Julie Hollenbaugh and Joseph Price, Economics
Introduction
In this project we explore the long-run economic effects of the dustbowl migration on children in families that moved out of the Oklahoma dustbowl region in the 1930’s relative to children in families that stayed in the region. My primary contribution to this ongoing analysis was the creation of a data set that links individuals across the 1930 and 1940 federal censuses. This allows us to determine which children moved away from the dustbowl region and which stayed, and compare characteristics across the two groups.
Methodology
We began by restricting our sample of individuals to children born between 1922 and 1930 who were living in Oklahoma at the time of the 1930 census. This provided a set of children who would be age 18 or younger in the 1940 census making it more likely for us to be able to observe them living with their parents and siblings in both the 1930 and 1940 censuses. We linked individuals across the two censuses using the basic matching framework identified by Abramitzy et all in their paper “Linking Individuals Across Historical Sources: a Fully Automated Approach,”1, with a few variations. Similar to many linking approaches, we used name, age, gender, race, birth year, and birth place as identifying variables. However, we decreased the probability of both type I and type II matching errors by also using the individual’s parents’ names as identifying variables. Because we restricted the sample to children who are likely to be living with their parents in both census years, we are able to take advantage of these identifying variables to increase matching accuracy. In order to reduce the computational requirements associated with two large data sets, we blocked both the 1930 sample and the 1940 sample by first letter of the individual’s last name. Following this step, we used the Matchit string distance module to generate match-likelihood scores across the blocks, with 1 representing a perfect match between names, and 0 indicating no similarities between the names. We restricted our potential bank of matches to those with a score of .8 or higher.
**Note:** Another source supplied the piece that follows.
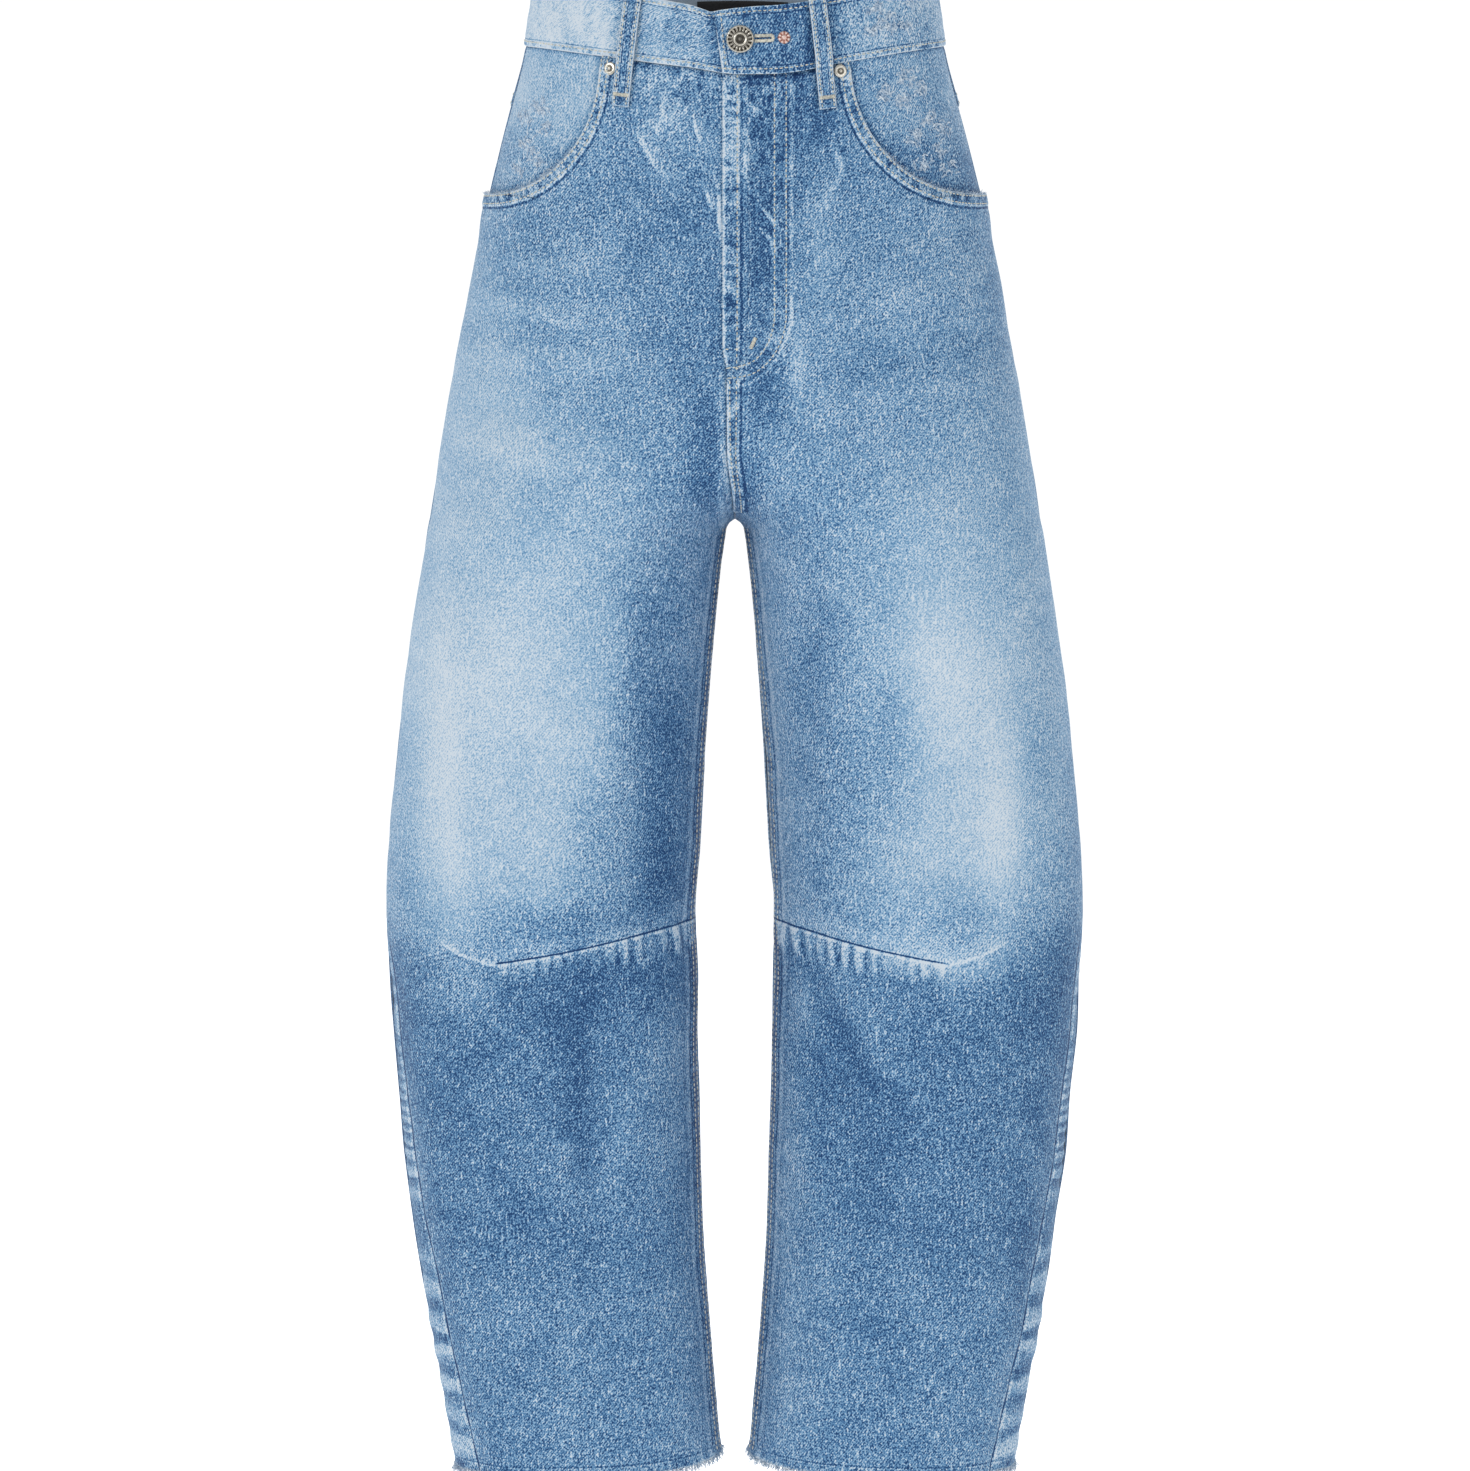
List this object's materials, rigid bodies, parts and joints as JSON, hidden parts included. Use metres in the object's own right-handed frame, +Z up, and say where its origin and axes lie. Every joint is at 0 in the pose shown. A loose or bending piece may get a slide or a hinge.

Of the 439,220 individuals born between 1922 and 1930 who were living in Oklahoma at the time of the 1930 census, about 6% failed to generate any matches above the .8 threshold, which reduced our sample to 413,345 individuals with potential 1940 matches. In determining the probability that two observations are a true match, we required an exact match on gender, then assigned a series of weighted scores for correct matches on ethnicity, birth year, and birth place. Finally, we increased the score if the individual’s recorded parents’ names are similar across the two records. In order to do this, we used the Jaro-Winkler string distance calculator. Similar to the Matchit module, the Jaro-Winkler function generates a score between 0 and 1 for how closely the parents’ names match across the two records. We found that using the parents’ names as identifying variables significantly increased our confidence in identifying which matches are true matches. Using these factors, we assigned each potential set of matches a true match likelihood score between 1 and 4. Via manually checking the accuracy of the matches, we determined that a score of 3.45 and above is almost always a true match. We keep the highest scoring match for each of the 1930 individuals.
Results
Using this linking method, we produced two sample sets: a conservative set and a lenient set. The conservative set is composed of 30,335 observations, and is limited to only those individuals who were paired with a “perfect match”- the recorded name, ethnicity, gender, birth place, birth year, and parents’ names were identical across the two records. The second set is expanded to include an additional 156,253 individuals with a cumulative score of 3.45 or higher, which allows for some flexibility in transcription or spelling errors that may have occurred in recording names or dates. This second set represents a 45% confident match rate between the original 1930 sample and the 1940 census. Table 1 compares characteristics of children in Oklahoma in 1930 to the children who had moved elsewhere by 1940 as well as to those children who were still in Oklahoma in 1940.
Table 1. Summary statistics of children born in Oklahoma in 1922-1930, conservative and lenient samples.
Discussion
The summary statistics indicate that the groups of leavers and stayers are very comparable in terms of age and gender, but differ slightly in terms of racial composition. Approximately 6% of our conservative sample are black, and 92% are white. The racial makeup of the group that stayed in Oklahoma is very similar, with approximately 6% black and 91% white. However, the racial makeup of the group leaving Oklahoma is approximately 97% white and only 2.5% black. This could indicate that race played a role in a family’s ability to relocate out of the disaster region, and raises the issue of self-selection bias that we address in our paper.
Conclusion
In the remaining part of the project we use the public micro-samples of the 1950 and 1960 censuses to look examine educational and income outcomes for individuals in the relevant time frame. Tentative results indicate that those that emigrated to other states did not end up achieving greater levels of education but did attain 10-15% higher income in the decade following emigration.
1 Abramitzky, Ran, et al. “Linking Individuals Across Historical Sources: a Fully Automated Approach.” 2018.